── DATA SEGMENT

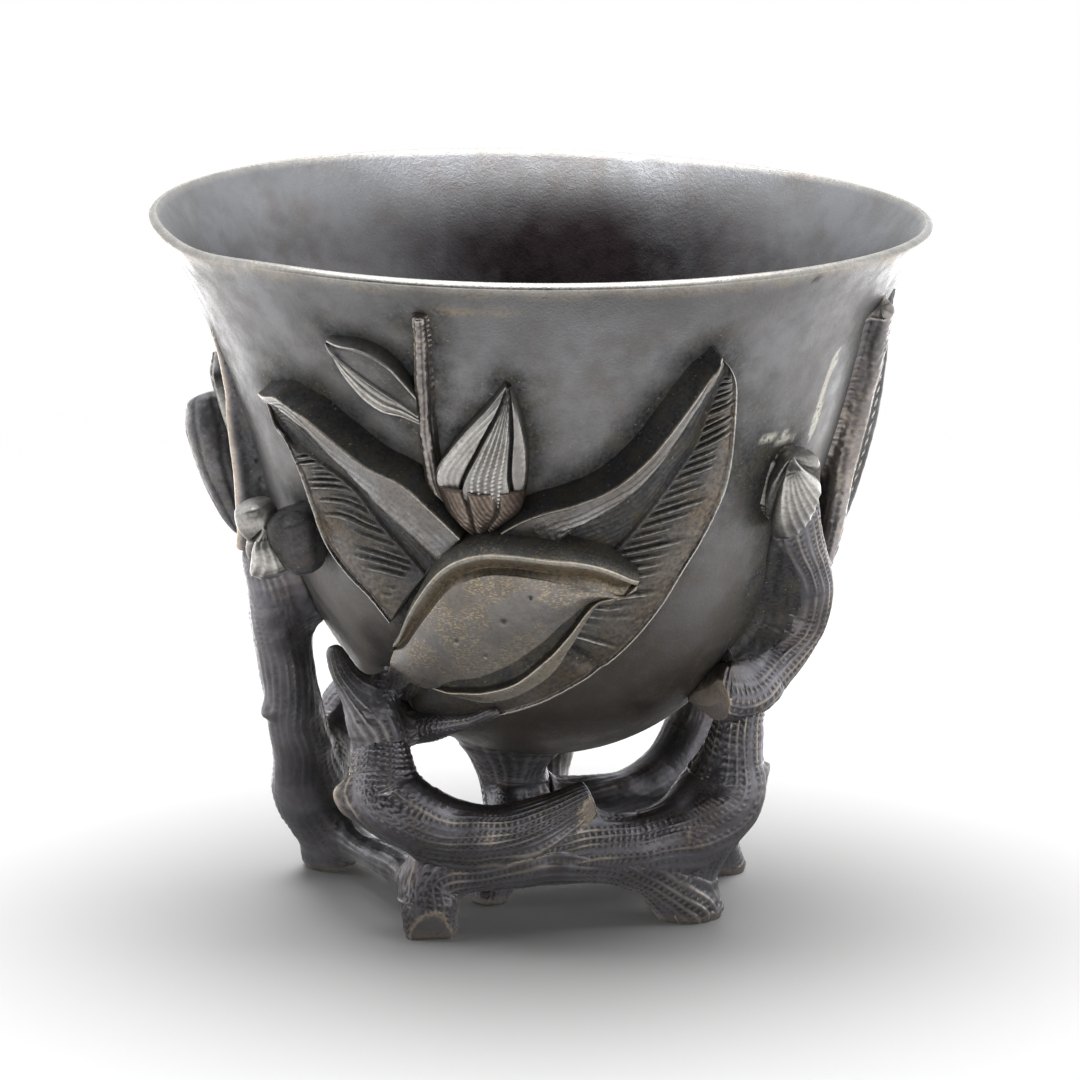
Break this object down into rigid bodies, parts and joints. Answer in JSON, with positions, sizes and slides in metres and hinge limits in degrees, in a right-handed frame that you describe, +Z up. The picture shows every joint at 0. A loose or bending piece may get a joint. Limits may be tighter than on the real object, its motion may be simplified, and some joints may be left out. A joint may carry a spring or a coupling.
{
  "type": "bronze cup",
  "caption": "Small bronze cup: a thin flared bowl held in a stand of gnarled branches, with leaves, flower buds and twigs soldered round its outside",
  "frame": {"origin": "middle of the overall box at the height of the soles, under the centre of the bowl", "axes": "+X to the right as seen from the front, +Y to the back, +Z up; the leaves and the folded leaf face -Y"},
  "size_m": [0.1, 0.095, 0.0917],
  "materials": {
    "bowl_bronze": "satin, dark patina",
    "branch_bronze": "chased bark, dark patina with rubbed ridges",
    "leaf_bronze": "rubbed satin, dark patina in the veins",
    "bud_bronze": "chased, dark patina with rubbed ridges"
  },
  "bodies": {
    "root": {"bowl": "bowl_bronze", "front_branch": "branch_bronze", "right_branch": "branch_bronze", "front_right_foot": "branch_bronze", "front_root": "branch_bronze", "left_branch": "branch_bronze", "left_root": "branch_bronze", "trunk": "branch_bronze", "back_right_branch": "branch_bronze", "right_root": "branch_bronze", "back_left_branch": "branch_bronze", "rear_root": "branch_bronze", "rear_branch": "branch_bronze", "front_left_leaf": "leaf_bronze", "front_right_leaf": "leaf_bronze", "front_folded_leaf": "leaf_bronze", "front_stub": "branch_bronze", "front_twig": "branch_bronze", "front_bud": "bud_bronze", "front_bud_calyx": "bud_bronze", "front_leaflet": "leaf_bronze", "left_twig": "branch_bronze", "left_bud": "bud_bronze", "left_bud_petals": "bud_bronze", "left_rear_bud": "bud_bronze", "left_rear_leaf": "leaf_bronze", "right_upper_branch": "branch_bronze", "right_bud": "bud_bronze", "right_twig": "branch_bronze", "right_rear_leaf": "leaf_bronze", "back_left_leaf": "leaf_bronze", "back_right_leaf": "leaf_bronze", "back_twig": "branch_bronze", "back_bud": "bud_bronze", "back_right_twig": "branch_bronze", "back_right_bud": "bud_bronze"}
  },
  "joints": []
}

────

* YOUR INSTRUCTIONS: Extract the full listing above without altering anything.

* RESPONSE:
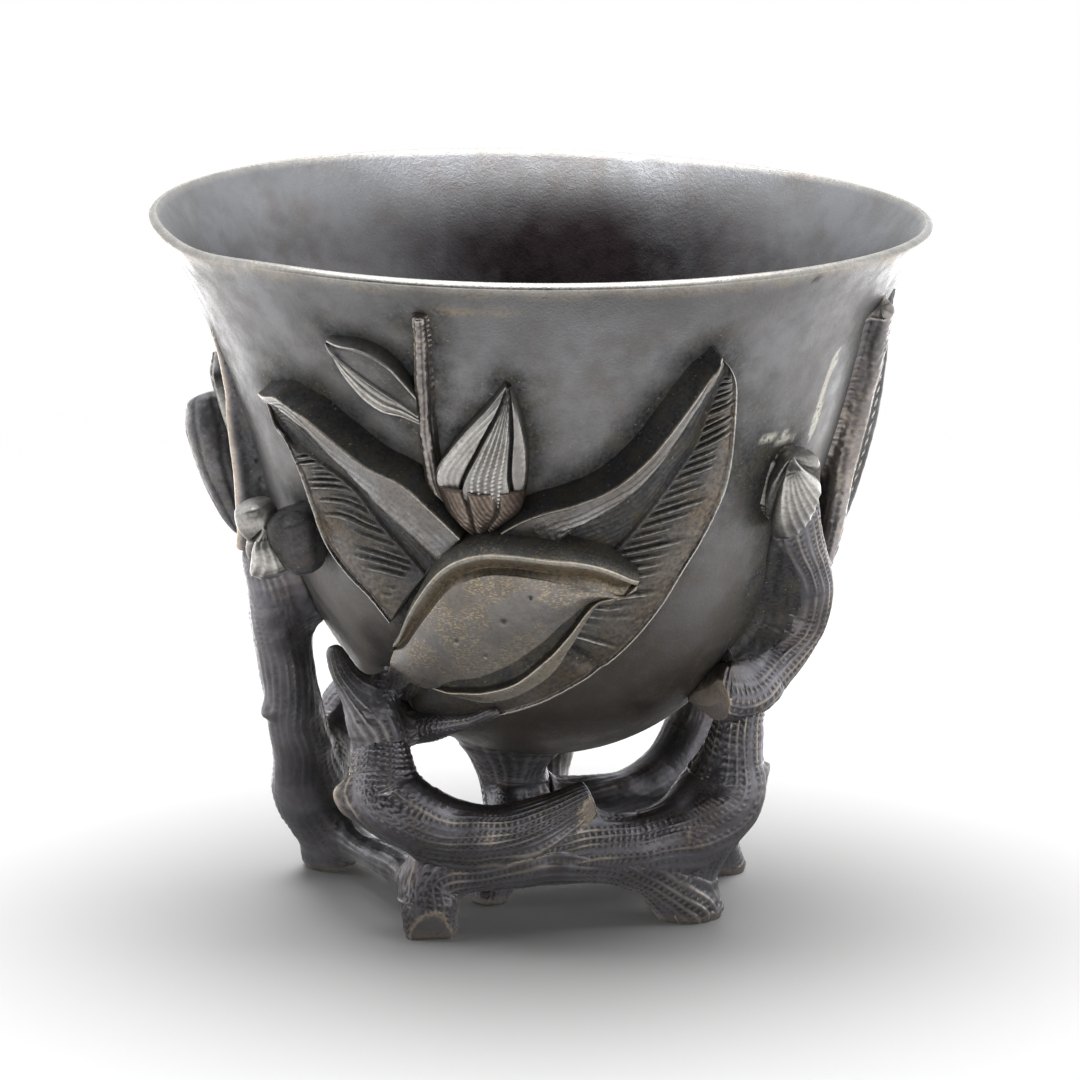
Break this object down into rigid bodies, parts and joints. Answer in JSON, with positions, sizes and slides in metres and hinge limits in degrees, in a right-handed frame that you describe, +Z up. The picture shows every joint at 0. A loose or bending piece may get a joint. Limits may be tighter than on the real object, its motion may be simplified, and some joints may be left out. A joint may carry a spring or a coupling.
{
  "type": "bronze cup",
  "caption": "Small bronze cup: a thin flared bowl held in a stand of gnarled branches, with leaves, flower buds and twigs soldered round its outside",
  "frame": {"origin": "middle of the overall box at the height of the soles, under the centre of the bowl", "axes": "+X to the right as seen from the front, +Y to the back, +Z up; the leaves and the folded leaf face -Y"},
  "size_m": [0.1, 0.095, 0.0917],
  "materials": {
    "bowl_bronze": "satin, dark patina",
    "branch_bronze": "chased bark, dark patina with rubbed ridges",
    "leaf_bronze": "rubbed satin, dark patina in the veins",
    "bud_bronze": "chased, dark patina with rubbed ridges"
  },
  "bodies": {
    "root": {"bowl": "bowl_bronze", "front_branch": "branch_bronze", "right_branch": "branch_bronze", "front_right_foot": "branch_bronze", "front_root": "branch_bronze", "left_branch": "branch_bronze", "left_root": "branch_bronze", "trunk": "branch_bronze", "back_right_branch": "branch_bronze", "right_root": "branch_bronze", "back_left_branch": "branch_bronze", "rear_root": "branch_bronze", "rear_branch": "branch_bronze", "front_left_leaf": "leaf_bronze", "front_right_leaf": "leaf_bronze", "front_folded_leaf": "leaf_bronze", "front_stub": "branch_bronze", "front_twig": "branch_bronze", "front_bud": "bud_bronze", "front_bud_calyx": "bud_bronze", "front_leaflet": "leaf_bronze", "left_twig": "branch_bronze", "left_bud": "bud_bronze", "left_bud_petals": "bud_bronze", "left_rear_bud": "bud_bronze", "left_rear_leaf": "leaf_bronze", "right_upper_branch": "branch_bronze", "right_bud": "bud_bronze", "right_twig": "branch_bronze", "right_rear_leaf": "leaf_bronze", "back_left_leaf": "leaf_bronze", "back_right_leaf": "leaf_bronze", "back_twig": "branch_bronze", "back_bud": "bud_bronze", "back_right_twig": "branch_bronze", "back_right_bud": "bud_bronze"}
  },
  "joints": []
}